物質的な取引のなかで、そんなケチな抜け穴を探したってたかが知れてると思いますけどね。真っ当な仕事で稼ぐって、けっこういいものだと思いますよ。
転売ヤー菅田将暉が付き合ってる彼女が、いろいろ欲しがるわりにモノの価値がわからない女ってのが、最悪に皮肉がきいてたなと。コーヒーミルの使い方を調べることもしない奴。僕、こーゆー女きらーい。
普段から派手めな格好して「金の切れ目が縁の切れ目よ」って顔して生きてりゃいいのに、なんか素朴な幸せを望んでますってツラして景気のいい奴に近づいてくるタチ悪い系。

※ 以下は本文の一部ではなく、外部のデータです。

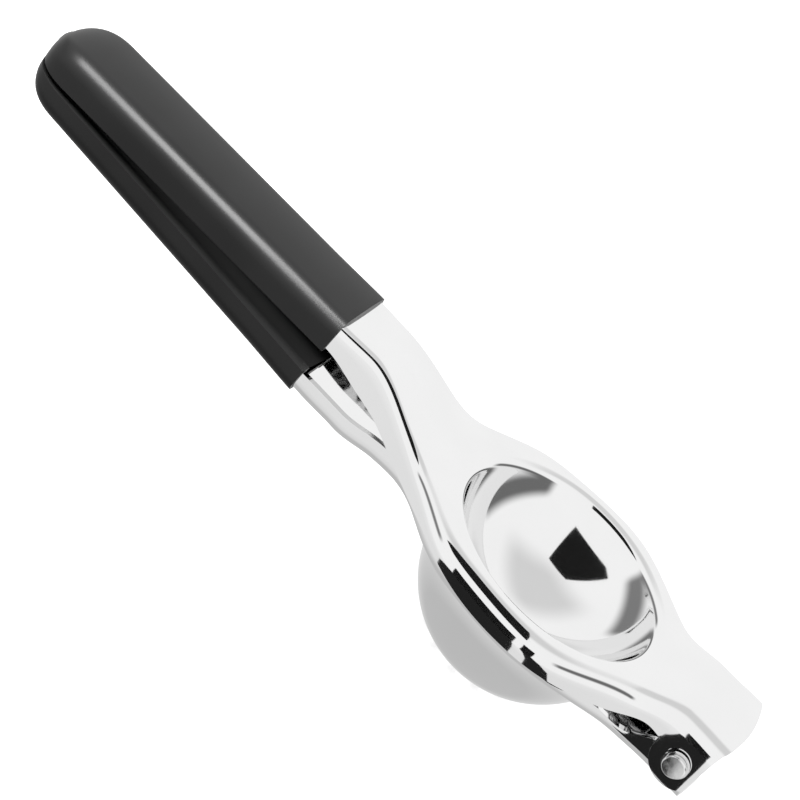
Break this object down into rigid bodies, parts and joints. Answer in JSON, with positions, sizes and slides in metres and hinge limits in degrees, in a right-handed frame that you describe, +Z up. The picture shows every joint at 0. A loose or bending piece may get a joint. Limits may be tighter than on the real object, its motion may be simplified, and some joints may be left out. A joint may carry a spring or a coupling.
{
  "type": "hinged lemon squeezer",
  "caption": "Hinged hand press of pressed steel: press cup over a strainer bowl, riveted at one end, with black handle sleeves.",
  "frame": {"origin": "centre of the flat under the strainer bowl, with the arms closed", "axes": "+X from the handles to the hinge, +Z up through the press cup, Y across the arms"},
  "size_m": [0.2101, 0.0654, 0.0415],
  "materials": {
    "polished_steel": "mirror-polished stainless steel",
    "rivet_steel": "turned and polished stainless steel",
    "black_sleeve": "glossy black moulded sleeve"
  },
  "bodies": {
    "lower_half": {"lower_arm": "polished_steel", "lower_grip": "black_sleeve", "hinge_pin": "rivet_steel", "hinge_washers": "rivet_steel"},
    "upper_half": {"upper_arm": "polished_steel", "upper_grip": "black_sleeve"}
  },
  "joints": [
    {"name": "arm_hinge", "type": "hinge", "parent": "lower_half", "child": "upper_half", "pos_m": [0.0464, 0, 0.0255], "axis": [0, 1, 0], "range_deg": [0, 90]}
  ]
}
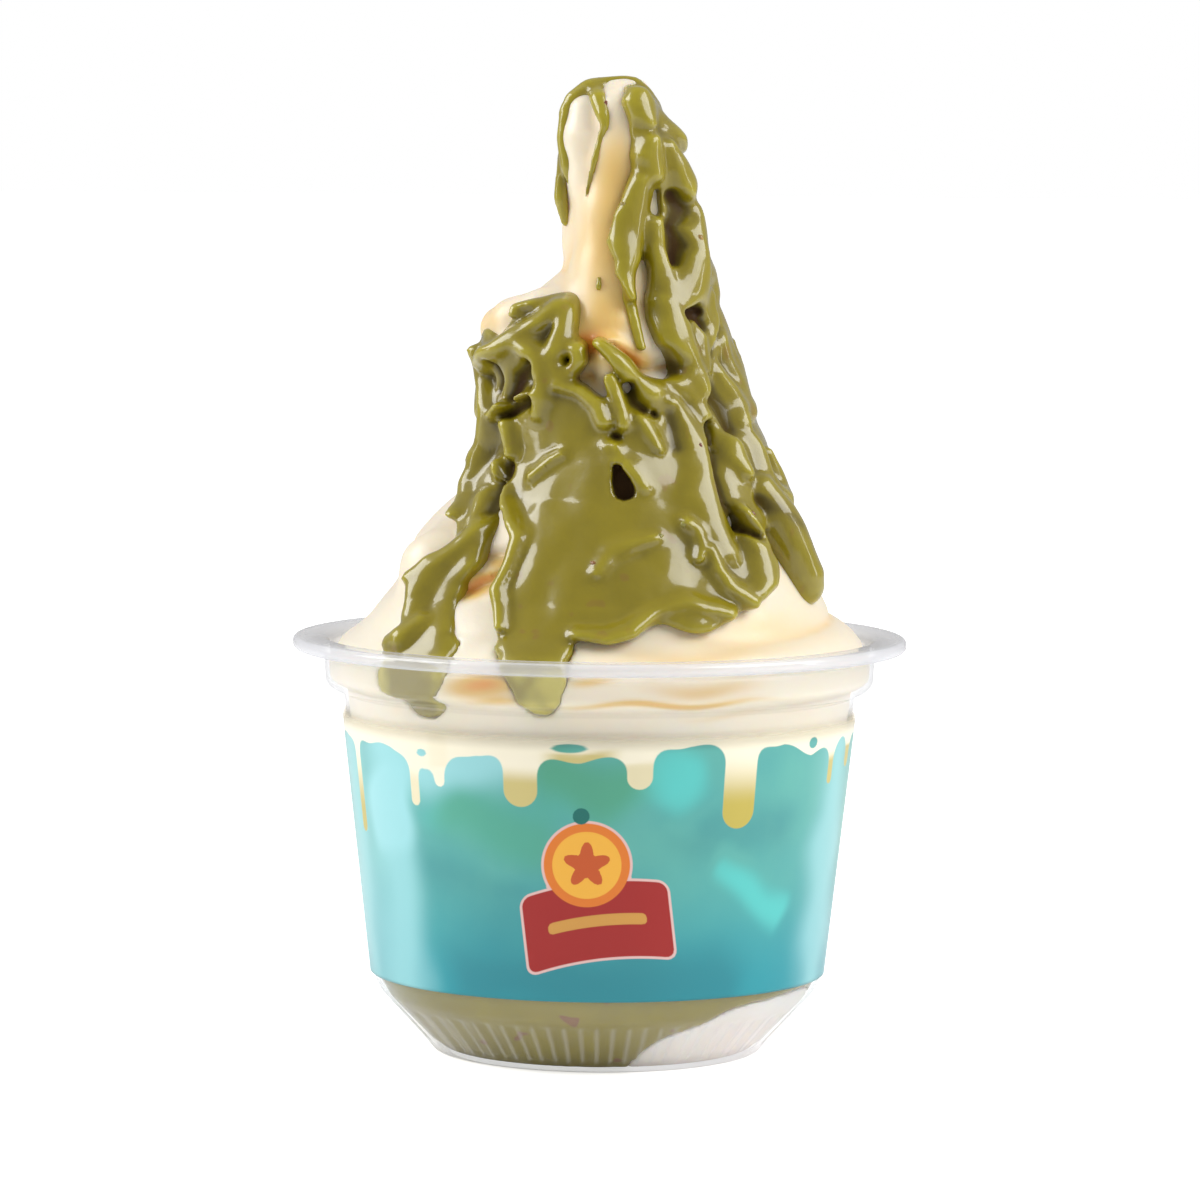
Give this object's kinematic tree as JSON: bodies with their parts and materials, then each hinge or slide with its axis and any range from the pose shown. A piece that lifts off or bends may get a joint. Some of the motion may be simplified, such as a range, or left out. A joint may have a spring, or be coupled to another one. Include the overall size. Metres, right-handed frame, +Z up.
{
  "type": "cup of pistachio ice cream",
  "caption": "Soft-serve ice cream in a leaning tower with thick pistachio sauce, in a clear plastic dessert cup with a rim, fluted foot and printed sleeve.",
  "frame": {"origin": "the middle of the flat underside of the cup's foot", "axes": "+Z up along the cup and the tower of ice cream, -Y towards the viewer of the picture, +X to the viewer's right"},
  "size_m": [0.098, 0.098, 0.156],
  "materials": {
    "clear_plastic": "thin clear thermoformed plastic, glossy",
    "sleeve_print": "glossy turquoise print with a border of dripping cream",
    "sauce": "thick glossy pistachio sauce with bits of nut",
    "cream": "smooth moist soft serve, softly glossy"
  },
  "bodies": {
    "root": {"cup": "clear_plastic", "sleeve": "sleeve_print", "base_sauce": "sauce", "base_cream": "cream", "ice_cream": "cream"}
  },
  "joints": []
}
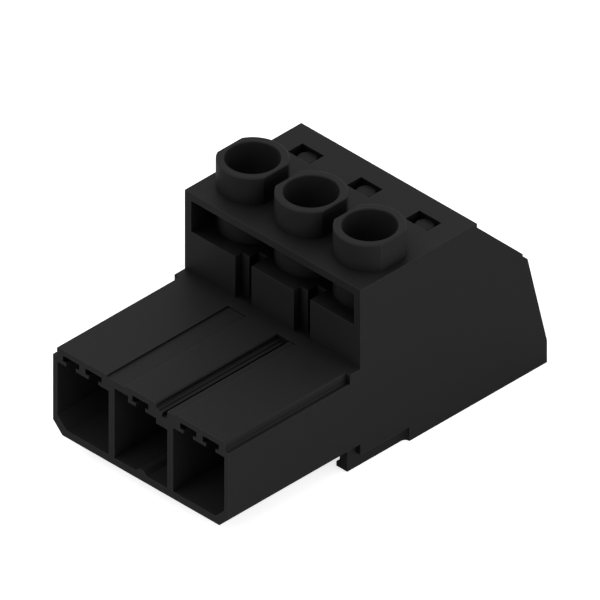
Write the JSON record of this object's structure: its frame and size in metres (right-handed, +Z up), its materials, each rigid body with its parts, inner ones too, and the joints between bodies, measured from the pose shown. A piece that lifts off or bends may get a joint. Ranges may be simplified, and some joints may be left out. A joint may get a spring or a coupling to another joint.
{
  "type": "pcb plug connector",
  "caption": "Pluggable screw-clamp cable connector: an open hood with blade contacts mates with a board header, wires enter behind, and screws are reached through collars on top.",
  "frame": {"origin": "middle of the footprint, on the plane that the plug stands on", "axes": "+X across the poles to the right seen from the mating side, +Y from the mating hood to the wire side, +Z up along the screws"},
  "size_m": [0.0228, 0.0414, 0.0231],
  "materials": {
    "housing_plastic": "matte glass-filled nylon, moulded, black",
    "tinned_copper": "stamped copper alloy with a satin tin plating",
    "yoke_steel": "folded steel strip, zinc plated",
    "screw_steel": "machined steel, zinc plated"
  },
  "bodies": {
    "plug_body": {"housing": "housing_plastic", "contact_1": "tinned_copper", "contact_2": "tinned_copper", "contact_3": "tinned_copper"},
    "screw_1": {"clamp_screw_1": "screw_steel"},
    "yoke_1": {"clamp_yoke_1": "yoke_steel"},
    "screw_2": {"clamp_screw_2": "screw_steel"},
    "yoke_2": {"clamp_yoke_2": "yoke_steel"},
    "screw_3": {"clamp_screw_3": "screw_steel"},
    "yoke_3": {"clamp_yoke_3": "yoke_steel"}
  },
  "joints": [
    {"name": "screw_turn_1", "type": "hinge", "parent": "plug_body", "child": "screw_1", "pos_m": [-0.00762, 0.00146, 0], "axis": [0, 0, 1], "range_deg": [-2880, 0]},
    {"name": "yoke_lift_1", "type": "slide", "parent": "plug_body", "child": "yoke_1", "axis": [0, 0, 1], "range_m": [0, 0.004]},
    {"name": "screw_turn_2", "type": "hinge", "parent": "plug_body", "child": "screw_2", "pos_m": [0, 0.00146, 0], "axis": [0, 0, 1], "range_deg": [-2880, 0]},
    {"name": "yoke_lift_2", "type": "slide", "parent": "plug_body", "child": "yoke_2", "axis": [0, 0, 1], "range_m": [0, 0.004]},
    {"name": "screw_turn_3", "type": "hinge", "parent": "plug_body", "child": "screw_3", "pos_m": [0.00762, 0.00146, 0], "axis": [0, 0, 1], "range_deg": [-2880, 0]},
    {"name": "yoke_lift_3", "type": "slide", "parent": "plug_body", "child": "yoke_3", "axis": [0, 0, 1], "range_m": [0, 0.004]}
  ],
  "couplings": [
    {"joint": "screw_turn_1", "follows": "yoke_lift_1", "rad_per_m": -12566},
    {"joint": "screw_turn_2", "follows": "yoke_lift_2", "rad_per_m": -12566},
    {"joint": "screw_turn_3", "follows": "yoke_lift_3", "rad_per_m": -12566}
  ]
}
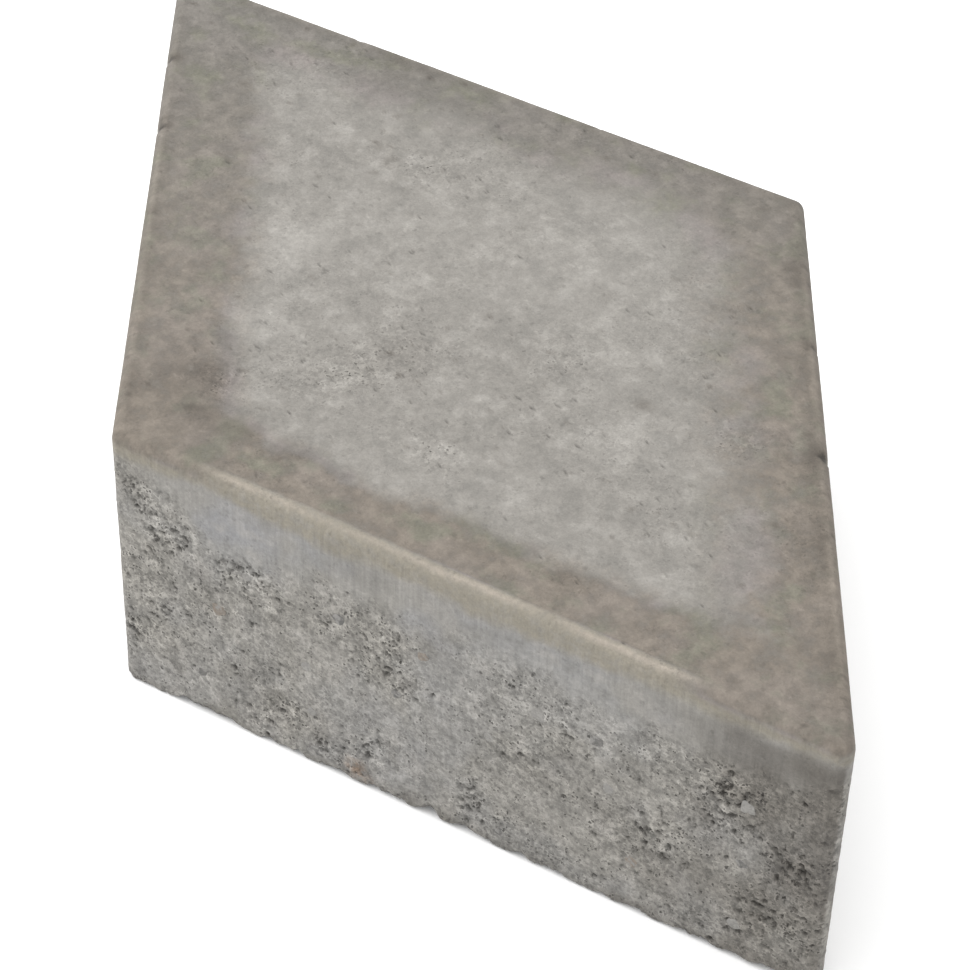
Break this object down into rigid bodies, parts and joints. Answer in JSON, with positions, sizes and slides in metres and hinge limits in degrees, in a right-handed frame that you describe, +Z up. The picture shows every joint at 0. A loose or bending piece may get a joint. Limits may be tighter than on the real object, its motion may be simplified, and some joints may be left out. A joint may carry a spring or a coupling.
{
  "type": "diamond paving block",
  "caption": "Diamond-shaped concrete paving block: fine face mix over a coarse core mix, rounded top arris, stone chips lying flush in the upright sides.",
  "frame": {"origin": "middle of the underside, where the block rests on its bed", "axes": "+X along the long diagonal, +Y along the short diagonal, +Z up through the walking surface"},
  "size_m": [0.3226, 0.189, 0.08],
  "materials": {
    "face_concrete": "fine cast concrete, matt, stained brown along the margins",
    "core_concrete": "coarse open-pored cast concrete, matt",
    "light_stone": "broken pale stone chip, matt",
    "dark_stone": "broken dark stone chip, matt",
    "rust_stone": "broken iron-stained stone chip, matt"
  },
  "bodies": {
    "root": {"face_layer": "face_concrete", "core_layer": "core_concrete", "light_chips": "light_stone", "dark_chips": "dark_stone", "rust_chips": "rust_stone"}
  },
  "joints": []
}
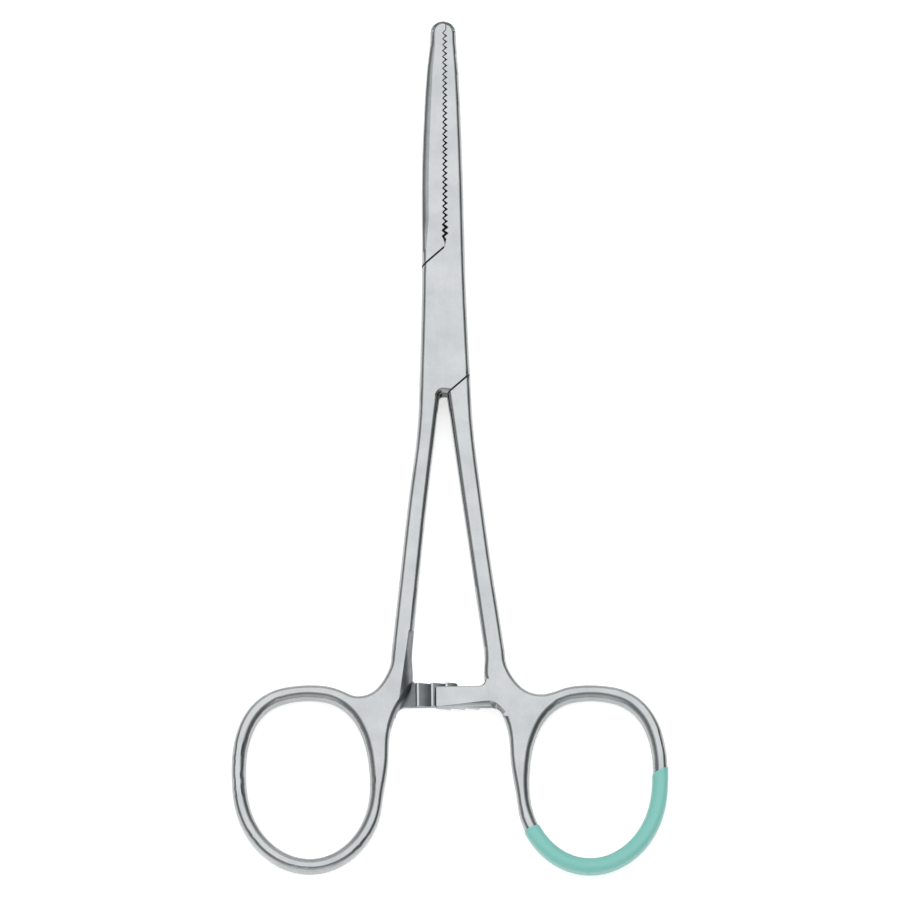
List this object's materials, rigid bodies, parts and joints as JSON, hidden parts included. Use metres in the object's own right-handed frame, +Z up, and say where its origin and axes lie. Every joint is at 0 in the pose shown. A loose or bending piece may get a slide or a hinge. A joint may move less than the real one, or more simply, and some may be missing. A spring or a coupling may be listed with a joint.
{
  "type": "pean forceps",
  "caption": "Straight pean forceps: serrated jaws on a box lock, slim shanks with a ratchet between them, and finger rings with a colour dip.",
  "frame": {"origin": "on the hinge axis, in the plane of the box's underside, on which the closed forceps lie", "axes": "+Z up along the hinge axis, +Y along the tool towards the tips, +X to the right as seen from above with the tips away"},
  "size_m": [0.0693, 0.1407, 0.0048],
  "materials": {
    "steel": "satin",
    "pin_steel": "satin",
    "colour_coat": "semi-gloss"
  },
  "bodies": {
    "box_side": {"box_half": "steel", "lock_pin": "pin_steel"},
    "tongue_side": {"tongue_half": "steel", "colour_coating": "colour_coat"}
  },
  "joints": [
    {"name": "jaw_opening", "type": "hinge", "parent": "box_side", "child": "tongue_side", "pos_m": [0, 0, 0.0024], "axis": [0, 0, 1], "range_deg": [0, 70]}
  ]
}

菅田は、大当てする前は普通のお仕事で働いてたり、利益の出ない商品は損切りしたりと、手堅い考え方もできる人であろうに、こんなのと付き合っててかわいそうと思ったら、案の定な結末が待っていて納得した。みーんな、頭おかしかったんですね。みんなズレてるから、些細なズレに気づけなかった。そういう解釈でいいでしょうか?
若手演技派筆頭な雰囲気のある菅田将暉をはじめ、窪田正孝、岡山天音、奥平大兼など、旬の俳優を呼んできといて、大衆向けメジャー作品かのような座組でこういう変なものを作るのも、もはや黒沢清のライフワークになりつつある。
菅田将暉の顔が、だんだん黒沢清に似てくるのが面白かった。なんか似てる。四角い輪郭に髭の感じとか、逆ハの字に眉毛のくっと上がった感じとか。書籍等で監督の顔を見すぎているせいかもしれない。